Il aura fallu seulement quelques décennies pour que l’Intelligence Artificielle passe de la théorie à la réalité. Un exploit rendu possible grâce aux géants du numérique, les Gafam5. Ces entreprises sont à ce jour les seules à disposer de plateformes suffisamment importantes pour recueillir, héberger et analyser de tels volumes de données.
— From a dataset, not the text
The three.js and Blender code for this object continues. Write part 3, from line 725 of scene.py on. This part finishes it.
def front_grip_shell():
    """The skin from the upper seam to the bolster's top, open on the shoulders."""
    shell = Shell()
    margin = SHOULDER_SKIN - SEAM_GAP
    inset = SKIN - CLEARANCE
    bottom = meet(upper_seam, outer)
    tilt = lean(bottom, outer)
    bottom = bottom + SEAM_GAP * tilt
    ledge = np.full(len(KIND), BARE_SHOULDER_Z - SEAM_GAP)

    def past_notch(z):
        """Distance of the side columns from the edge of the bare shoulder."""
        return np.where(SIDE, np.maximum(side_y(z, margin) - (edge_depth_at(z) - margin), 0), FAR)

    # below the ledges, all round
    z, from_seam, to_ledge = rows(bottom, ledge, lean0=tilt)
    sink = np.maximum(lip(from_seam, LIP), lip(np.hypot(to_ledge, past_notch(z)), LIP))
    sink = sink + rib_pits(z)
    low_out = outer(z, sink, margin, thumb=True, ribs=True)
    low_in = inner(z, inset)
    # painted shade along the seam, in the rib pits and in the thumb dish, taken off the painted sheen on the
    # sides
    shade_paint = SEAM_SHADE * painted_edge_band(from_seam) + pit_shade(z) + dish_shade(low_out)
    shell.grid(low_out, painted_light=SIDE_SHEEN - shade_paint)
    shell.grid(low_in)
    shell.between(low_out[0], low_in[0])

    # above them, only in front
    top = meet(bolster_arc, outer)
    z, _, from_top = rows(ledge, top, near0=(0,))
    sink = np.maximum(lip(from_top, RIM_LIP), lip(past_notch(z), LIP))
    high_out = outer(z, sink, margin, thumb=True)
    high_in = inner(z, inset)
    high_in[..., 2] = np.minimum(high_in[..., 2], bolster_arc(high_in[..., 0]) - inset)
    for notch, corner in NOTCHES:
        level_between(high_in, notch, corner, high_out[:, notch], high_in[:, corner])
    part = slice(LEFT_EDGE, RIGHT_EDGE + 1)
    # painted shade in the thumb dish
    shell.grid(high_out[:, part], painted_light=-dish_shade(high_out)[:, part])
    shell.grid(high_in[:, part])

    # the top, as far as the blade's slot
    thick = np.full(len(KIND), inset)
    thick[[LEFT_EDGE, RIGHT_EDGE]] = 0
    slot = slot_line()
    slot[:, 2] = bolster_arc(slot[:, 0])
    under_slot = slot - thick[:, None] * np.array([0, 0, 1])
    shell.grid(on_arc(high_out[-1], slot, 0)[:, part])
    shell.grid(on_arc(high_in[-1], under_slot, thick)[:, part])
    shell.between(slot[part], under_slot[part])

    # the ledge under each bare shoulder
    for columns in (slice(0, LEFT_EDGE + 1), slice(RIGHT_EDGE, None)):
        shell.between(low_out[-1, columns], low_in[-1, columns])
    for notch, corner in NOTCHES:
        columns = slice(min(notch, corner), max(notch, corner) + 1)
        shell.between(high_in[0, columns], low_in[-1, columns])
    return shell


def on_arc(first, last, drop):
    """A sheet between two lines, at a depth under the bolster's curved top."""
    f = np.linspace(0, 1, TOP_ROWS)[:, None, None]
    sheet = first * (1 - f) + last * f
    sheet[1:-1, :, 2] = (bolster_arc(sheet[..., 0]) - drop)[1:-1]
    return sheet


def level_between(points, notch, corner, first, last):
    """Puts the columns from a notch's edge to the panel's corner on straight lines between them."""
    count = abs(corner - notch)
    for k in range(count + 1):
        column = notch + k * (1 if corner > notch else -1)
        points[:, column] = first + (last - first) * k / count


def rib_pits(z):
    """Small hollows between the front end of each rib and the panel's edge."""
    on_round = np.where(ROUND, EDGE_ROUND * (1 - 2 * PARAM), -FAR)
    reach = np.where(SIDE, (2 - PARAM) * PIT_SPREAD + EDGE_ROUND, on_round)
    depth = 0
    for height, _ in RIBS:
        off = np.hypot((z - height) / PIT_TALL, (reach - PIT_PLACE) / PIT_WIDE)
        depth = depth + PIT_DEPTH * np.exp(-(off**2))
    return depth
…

Avec cet incroyable potentiel et des atouts indéniables, l’avenir de l’Intelligence Artificielle est tout tracé !

L’Intelligence Artificielle en quelques chiffres

  • Un marché 2024 estimé à 11.1 milliards de dollars contre 200 millions en 2015
  • 1 550 start-up dans 70 pays dont 270 en France et 499 aux États-Unis
  • Investissements en France : 1.5 milliards d’€
  • Investissements aux Etats-Unis : 4 milliards de $
  • Investissements en Chine : 5 milliards de $

Sylvie Ponlot


1 L’imagerie médicale computationnelle, ou radiomique, consiste en l’analyse informatique d’images médicales et leur traduction en données étudiables.
2 La rétinopathie diabétique est une complication du diabète de type 2 qui affecte 50 % des patients. En France, elle est la première cause de cécité pour les moins de 65 ans.
3 Tache naturelle de couleur brune sur la peau
4 Par opposition au « faux-positif », le « faux-négatif » révèle un résultat positif que viennent infirmer des tests complémentaires.